The cross-section of tenants comprises high quality and credit worthy operators with lease terms varying from three to nine years. An exception tends to be high-tech e-commerce operators with sophisticated distribution robotics. One study, Frontier says, indicates that in the US e-commerce operators use three times the logistics space used by traditional bricks-and-mortar retailers.
According to CBRE, prime logistics yields in Europe reached 5.3 per cent in the first quarter of 2017, compressing significantly from the 7.9 per cent figure it recorded in the fourth quarter of 2009.
Speculative development accounted for only 24 per cent of the 132 million square feet under construction in Europe in 2017 (circa 12.3 million square metres), down 1 per cent from 2016.

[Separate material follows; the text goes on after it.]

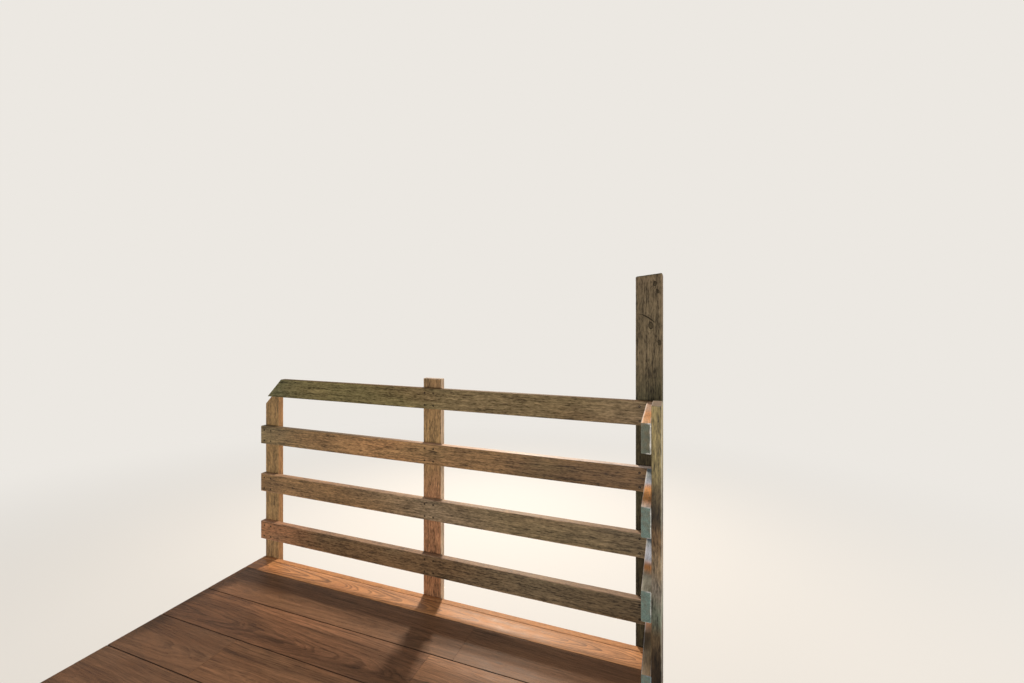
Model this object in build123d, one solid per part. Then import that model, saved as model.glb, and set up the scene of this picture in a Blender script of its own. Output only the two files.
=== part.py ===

In 2018, new speculative supply delivered to the market was expected to be slow, due in part to a scarcity of development land in many markets.
With respect to returns, the study says, and according to CBRE, prime logistics yields in Europe reached 5.3 per cent in the first quarter of 2017, compressing significantly from the 7.9 per cent figure it recorded in the fourth quarter of 2009.
European investment volumes in 2017 were up 80 per cent to 41.3 billion euro (A$66.2 billion) compared to 2016, suggesting values are stretched in pockets of the market. The region’s logistics vacancy rate was below 5 per cent in December quarter of 2017, down from 6 per cent in the previous year, CBRE said.